Does anybody have this or know a location where it can be downloaded?

A is for Amos, Amos has an acorn A A A, A A A, A can taste bad too, A can taste bad too, ah ah ah, ah ah ah. Goes through the whole alphabet this way. Used in K-1'st and also in Special Education classes. I would love to have this for my 5 yr old, thanks!


----------



## WildernesFamily

Couldn't find that one, but did find this one that goes through the whole alphabet. The first page is A, at the bottom are links for all the other letters: 

http://www.kiddyhouse.com/Songs/alpha/a.html

HTH!


----------



## WildernesFamily

Another: [ame]http://www.youtube.com/watch?v=BELlZKpi1Zs&feature=relmfu[/ame]

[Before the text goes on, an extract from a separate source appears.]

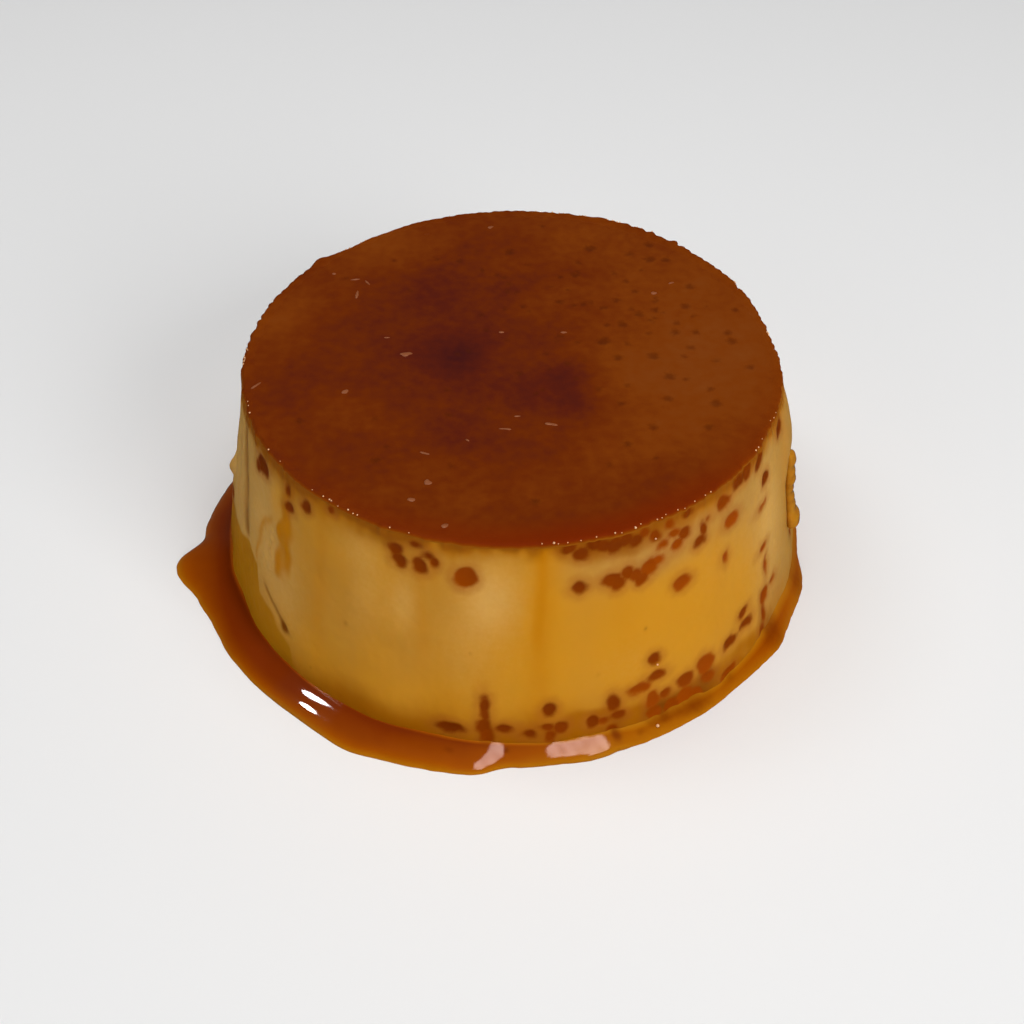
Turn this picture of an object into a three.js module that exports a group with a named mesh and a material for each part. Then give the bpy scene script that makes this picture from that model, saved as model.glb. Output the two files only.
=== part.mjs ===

[ame]http://www.youtube.com/watch?v=QW7N64zsrs0&feature=related[/ame]

And this one, just for fun! My kids love it, even the teens, haha!

[ame]http://www.youtube.com/watch?v=iOu-QkmInKc&feature=related[/ame]


----------



## Horse Fork Farm

Thank you!!!


----------



## mommathea

Also try starfall.com


----------



## bevyriley

Horse Fork Farm said:


> Does anybody have this or know a location where it can be downloaded?
> 
> A is for Amos, Amos has an acorn A A A, A A A, A can taste bad too, A can taste bad too, ah ah ah, ah ah ah. Goes through the whole alphabet this way. Used in K-1'st and also in Special Education classes. I would love to have this for my 5 yr old, thanks!


----------



## bevyriley

Did you ever find this? I used it my first year of teaching and someone borrowed it. They never returned it. I would like to find another program.


----------



## honey20miss

a wonderful memory I have associated with this AAA


----------